**PROBLEM TO WORK ON**
Could you print every line from the first one of the records below through the line containing "return abs(start.x - end.x) > 1 * MM", with both included and nothing else?

**EXERCISE MATERIAL**

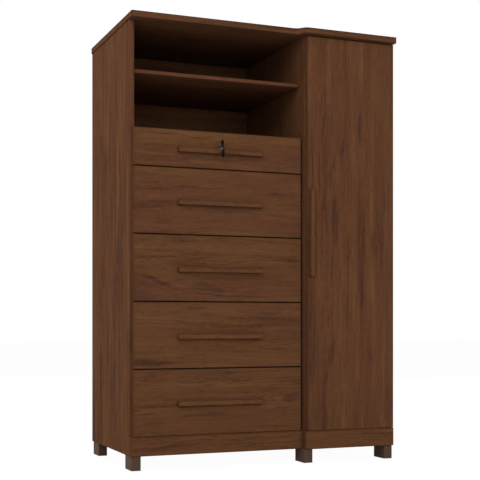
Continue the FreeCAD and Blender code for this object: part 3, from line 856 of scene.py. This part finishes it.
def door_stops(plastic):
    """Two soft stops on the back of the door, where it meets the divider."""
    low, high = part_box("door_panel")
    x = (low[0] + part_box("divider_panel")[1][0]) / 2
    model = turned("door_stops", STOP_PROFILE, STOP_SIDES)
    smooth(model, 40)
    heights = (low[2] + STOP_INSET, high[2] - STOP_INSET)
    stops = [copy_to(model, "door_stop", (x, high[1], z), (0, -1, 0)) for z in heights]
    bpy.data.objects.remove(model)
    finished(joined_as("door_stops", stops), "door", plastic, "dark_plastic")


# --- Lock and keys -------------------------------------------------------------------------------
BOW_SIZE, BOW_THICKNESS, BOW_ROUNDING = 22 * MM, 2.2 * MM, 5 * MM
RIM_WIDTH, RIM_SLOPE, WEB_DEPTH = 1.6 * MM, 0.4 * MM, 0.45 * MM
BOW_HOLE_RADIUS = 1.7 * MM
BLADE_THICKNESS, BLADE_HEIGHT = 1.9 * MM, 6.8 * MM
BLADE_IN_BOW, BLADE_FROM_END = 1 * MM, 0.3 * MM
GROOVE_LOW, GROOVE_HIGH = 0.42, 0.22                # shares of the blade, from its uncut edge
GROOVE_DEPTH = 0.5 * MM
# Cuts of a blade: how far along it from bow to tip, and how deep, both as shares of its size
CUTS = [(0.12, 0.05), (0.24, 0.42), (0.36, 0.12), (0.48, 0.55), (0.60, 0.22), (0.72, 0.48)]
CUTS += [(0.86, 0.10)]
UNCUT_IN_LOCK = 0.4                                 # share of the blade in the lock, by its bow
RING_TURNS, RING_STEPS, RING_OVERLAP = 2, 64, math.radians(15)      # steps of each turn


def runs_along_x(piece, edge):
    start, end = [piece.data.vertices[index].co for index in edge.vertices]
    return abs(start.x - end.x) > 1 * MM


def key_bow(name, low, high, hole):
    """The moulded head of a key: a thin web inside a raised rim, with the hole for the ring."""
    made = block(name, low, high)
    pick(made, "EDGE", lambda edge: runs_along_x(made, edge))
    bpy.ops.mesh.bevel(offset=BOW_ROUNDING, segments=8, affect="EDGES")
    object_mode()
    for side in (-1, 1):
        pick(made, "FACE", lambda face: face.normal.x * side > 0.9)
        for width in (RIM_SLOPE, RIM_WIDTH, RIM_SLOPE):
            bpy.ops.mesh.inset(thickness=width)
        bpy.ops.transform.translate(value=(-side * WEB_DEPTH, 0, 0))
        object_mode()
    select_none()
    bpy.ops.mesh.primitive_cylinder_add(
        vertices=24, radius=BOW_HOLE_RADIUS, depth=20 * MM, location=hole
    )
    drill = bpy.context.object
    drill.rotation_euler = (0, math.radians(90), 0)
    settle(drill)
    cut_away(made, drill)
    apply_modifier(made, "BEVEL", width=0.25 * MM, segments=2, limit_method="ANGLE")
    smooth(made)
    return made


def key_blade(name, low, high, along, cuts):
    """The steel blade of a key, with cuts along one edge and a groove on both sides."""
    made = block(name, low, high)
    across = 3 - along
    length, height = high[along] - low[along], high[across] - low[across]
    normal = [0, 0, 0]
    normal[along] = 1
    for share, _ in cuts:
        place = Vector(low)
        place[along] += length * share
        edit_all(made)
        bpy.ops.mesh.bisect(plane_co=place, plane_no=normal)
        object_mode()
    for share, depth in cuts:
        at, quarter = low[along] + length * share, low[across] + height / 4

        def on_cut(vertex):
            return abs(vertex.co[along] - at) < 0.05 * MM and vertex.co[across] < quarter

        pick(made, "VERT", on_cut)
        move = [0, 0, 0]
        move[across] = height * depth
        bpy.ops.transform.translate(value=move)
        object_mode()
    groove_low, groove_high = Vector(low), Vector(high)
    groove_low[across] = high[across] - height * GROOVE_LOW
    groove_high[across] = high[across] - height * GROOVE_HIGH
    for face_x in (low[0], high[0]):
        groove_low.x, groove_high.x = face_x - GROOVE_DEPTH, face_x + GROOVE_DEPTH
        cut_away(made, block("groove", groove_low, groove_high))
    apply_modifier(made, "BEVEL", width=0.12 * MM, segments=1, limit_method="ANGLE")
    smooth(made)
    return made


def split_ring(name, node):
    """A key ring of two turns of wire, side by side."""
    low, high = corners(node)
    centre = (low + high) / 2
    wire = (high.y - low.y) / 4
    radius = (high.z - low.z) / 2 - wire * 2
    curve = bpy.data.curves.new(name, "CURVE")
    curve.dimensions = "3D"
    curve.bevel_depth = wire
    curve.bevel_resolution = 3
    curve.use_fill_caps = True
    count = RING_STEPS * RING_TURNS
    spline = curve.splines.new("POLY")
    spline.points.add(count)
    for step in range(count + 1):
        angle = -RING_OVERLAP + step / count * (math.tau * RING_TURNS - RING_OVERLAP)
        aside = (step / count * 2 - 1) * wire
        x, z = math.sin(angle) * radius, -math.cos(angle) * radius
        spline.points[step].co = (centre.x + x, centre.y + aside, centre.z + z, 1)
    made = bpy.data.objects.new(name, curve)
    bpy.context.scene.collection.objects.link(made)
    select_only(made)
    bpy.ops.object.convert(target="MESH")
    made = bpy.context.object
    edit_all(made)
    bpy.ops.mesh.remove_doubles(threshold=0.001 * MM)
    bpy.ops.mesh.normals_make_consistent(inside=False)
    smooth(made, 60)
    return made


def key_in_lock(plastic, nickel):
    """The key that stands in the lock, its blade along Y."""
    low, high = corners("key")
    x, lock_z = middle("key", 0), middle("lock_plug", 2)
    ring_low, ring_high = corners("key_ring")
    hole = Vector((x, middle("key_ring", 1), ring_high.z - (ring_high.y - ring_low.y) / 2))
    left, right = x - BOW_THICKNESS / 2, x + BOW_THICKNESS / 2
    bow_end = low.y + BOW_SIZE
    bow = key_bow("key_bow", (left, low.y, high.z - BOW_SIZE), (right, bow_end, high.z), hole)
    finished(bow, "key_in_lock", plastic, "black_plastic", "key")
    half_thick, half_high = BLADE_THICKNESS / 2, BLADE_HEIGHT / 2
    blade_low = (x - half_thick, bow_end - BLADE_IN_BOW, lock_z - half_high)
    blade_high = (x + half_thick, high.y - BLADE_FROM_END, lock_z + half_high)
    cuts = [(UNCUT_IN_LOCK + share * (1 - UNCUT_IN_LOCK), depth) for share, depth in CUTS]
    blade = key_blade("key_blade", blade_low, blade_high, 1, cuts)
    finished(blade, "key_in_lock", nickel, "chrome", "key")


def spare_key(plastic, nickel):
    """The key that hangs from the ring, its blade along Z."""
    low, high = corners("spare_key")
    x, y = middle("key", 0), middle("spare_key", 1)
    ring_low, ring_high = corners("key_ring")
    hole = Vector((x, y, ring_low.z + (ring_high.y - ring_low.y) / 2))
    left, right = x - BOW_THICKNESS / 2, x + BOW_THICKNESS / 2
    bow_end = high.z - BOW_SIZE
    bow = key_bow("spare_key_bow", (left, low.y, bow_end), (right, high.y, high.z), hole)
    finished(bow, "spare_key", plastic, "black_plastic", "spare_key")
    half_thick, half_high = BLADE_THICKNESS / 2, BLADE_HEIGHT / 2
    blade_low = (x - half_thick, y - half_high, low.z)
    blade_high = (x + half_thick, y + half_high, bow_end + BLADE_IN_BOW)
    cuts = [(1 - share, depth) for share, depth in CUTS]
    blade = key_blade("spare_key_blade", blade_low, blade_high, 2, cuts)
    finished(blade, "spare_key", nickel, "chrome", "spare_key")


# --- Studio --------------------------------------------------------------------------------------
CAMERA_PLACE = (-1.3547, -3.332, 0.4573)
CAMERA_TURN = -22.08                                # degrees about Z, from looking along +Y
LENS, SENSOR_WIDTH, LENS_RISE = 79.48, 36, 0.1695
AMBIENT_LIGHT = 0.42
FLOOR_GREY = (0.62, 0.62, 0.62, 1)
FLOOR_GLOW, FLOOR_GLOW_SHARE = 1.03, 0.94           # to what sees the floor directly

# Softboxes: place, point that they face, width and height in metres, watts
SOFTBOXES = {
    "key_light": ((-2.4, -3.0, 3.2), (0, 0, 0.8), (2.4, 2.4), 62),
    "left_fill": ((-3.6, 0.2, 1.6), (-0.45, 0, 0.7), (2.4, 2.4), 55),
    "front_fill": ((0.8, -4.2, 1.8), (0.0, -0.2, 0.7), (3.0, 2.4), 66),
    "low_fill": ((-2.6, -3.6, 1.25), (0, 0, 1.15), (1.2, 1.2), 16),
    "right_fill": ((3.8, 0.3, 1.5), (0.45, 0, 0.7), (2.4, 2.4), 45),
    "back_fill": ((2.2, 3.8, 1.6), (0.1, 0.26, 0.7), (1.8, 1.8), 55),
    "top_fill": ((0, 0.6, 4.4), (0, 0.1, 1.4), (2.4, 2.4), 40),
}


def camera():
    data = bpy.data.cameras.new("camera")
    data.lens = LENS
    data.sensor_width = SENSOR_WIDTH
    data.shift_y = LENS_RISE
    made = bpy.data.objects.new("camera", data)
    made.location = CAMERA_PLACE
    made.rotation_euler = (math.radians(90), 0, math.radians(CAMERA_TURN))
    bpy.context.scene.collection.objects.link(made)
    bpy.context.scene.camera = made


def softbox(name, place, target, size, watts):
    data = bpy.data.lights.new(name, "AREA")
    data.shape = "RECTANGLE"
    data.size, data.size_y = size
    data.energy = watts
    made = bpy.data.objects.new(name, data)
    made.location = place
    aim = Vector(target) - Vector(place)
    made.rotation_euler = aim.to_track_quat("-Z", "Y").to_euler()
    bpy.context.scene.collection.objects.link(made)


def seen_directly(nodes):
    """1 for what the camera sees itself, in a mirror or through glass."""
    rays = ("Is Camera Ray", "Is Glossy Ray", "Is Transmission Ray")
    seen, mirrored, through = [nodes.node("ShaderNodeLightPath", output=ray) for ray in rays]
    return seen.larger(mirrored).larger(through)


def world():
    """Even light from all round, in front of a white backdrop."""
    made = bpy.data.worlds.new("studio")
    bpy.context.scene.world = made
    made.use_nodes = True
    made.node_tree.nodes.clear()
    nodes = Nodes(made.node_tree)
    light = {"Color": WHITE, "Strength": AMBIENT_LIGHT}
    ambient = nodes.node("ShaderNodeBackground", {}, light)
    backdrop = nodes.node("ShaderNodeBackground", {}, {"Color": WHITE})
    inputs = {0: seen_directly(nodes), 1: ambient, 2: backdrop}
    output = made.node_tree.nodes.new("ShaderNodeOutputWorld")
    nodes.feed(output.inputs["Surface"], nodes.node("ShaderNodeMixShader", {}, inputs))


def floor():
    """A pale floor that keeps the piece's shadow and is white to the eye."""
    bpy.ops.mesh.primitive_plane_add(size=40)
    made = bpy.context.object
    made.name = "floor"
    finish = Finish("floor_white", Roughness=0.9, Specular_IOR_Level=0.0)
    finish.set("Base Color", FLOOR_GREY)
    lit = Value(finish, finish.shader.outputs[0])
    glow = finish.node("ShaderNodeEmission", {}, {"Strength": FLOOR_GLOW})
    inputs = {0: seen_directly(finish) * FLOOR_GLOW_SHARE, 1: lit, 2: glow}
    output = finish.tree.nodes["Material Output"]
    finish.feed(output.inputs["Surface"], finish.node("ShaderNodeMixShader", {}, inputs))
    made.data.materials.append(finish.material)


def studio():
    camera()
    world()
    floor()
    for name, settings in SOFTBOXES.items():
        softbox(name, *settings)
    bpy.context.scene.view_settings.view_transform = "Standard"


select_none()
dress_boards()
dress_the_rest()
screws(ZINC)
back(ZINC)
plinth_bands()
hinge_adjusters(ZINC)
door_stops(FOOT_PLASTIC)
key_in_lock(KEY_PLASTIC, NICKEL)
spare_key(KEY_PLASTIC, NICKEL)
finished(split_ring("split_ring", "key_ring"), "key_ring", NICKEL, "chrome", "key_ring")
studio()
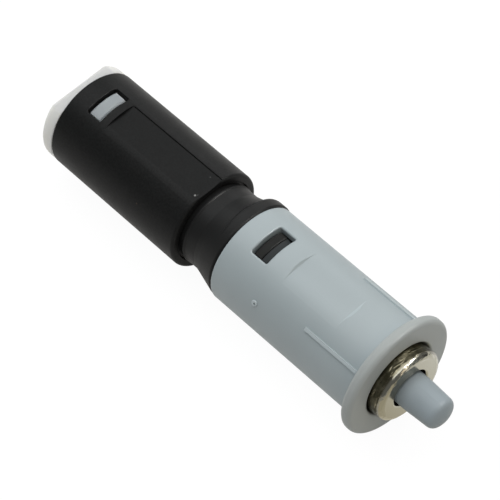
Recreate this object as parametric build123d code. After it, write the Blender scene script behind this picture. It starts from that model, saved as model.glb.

**THE RESULT**
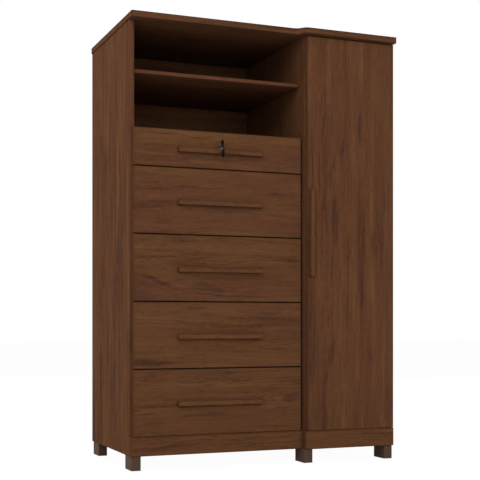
Continue the FreeCAD and Blender code for this object: part 3, from line 856 of scene.py. This part finishes it.
def door_stops(plastic):
    """Two soft stops on the back of the door, where it meets the divider."""
    low, high = part_box("door_panel")
    x = (low[0] + part_box("divider_panel")[1][0]) / 2
    model = turned("door_stops", STOP_PROFILE, STOP_SIDES)
    smooth(model, 40)
    heights = (low[2] + STOP_INSET, high[2] - STOP_INSET)
    stops = [copy_to(model, "door_stop", (x, high[1], z), (0, -1, 0)) for z in heights]
    bpy.data.objects.remove(model)
    finished(joined_as("door_stops", stops), "door", plastic, "dark_plastic")


# --- Lock and keys -------------------------------------------------------------------------------
BOW_SIZE, BOW_THICKNESS, BOW_ROUNDING = 22 * MM, 2.2 * MM, 5 * MM
RIM_WIDTH, RIM_SLOPE, WEB_DEPTH = 1.6 * MM, 0.4 * MM, 0.45 * MM
BOW_HOLE_RADIUS = 1.7 * MM
BLADE_THICKNESS, BLADE_HEIGHT = 1.9 * MM, 6.8 * MM
BLADE_IN_BOW, BLADE_FROM_END = 1 * MM, 0.3 * MM
GROOVE_LOW, GROOVE_HIGH = 0.42, 0.22                # shares of the blade, from its uncut edge
GROOVE_DEPTH = 0.5 * MM
# Cuts of a blade: how far along it from bow to tip, and how deep, both as shares of its size
CUTS = [(0.12, 0.05), (0.24, 0.42), (0.36, 0.12), (0.48, 0.55), (0.60, 0.22), (0.72, 0.48)]
CUTS += [(0.86, 0.10)]
UNCUT_IN_LOCK = 0.4                                 # share of the blade in the lock, by its bow
RING_TURNS, RING_STEPS, RING_OVERLAP = 2, 64, math.radians(15)      # steps of each turn


def runs_along_x(piece, edge):
    start, end = [piece.data.vertices[index].co for index in edge.vertices]
    return abs(start.x - end.x) > 1 * MM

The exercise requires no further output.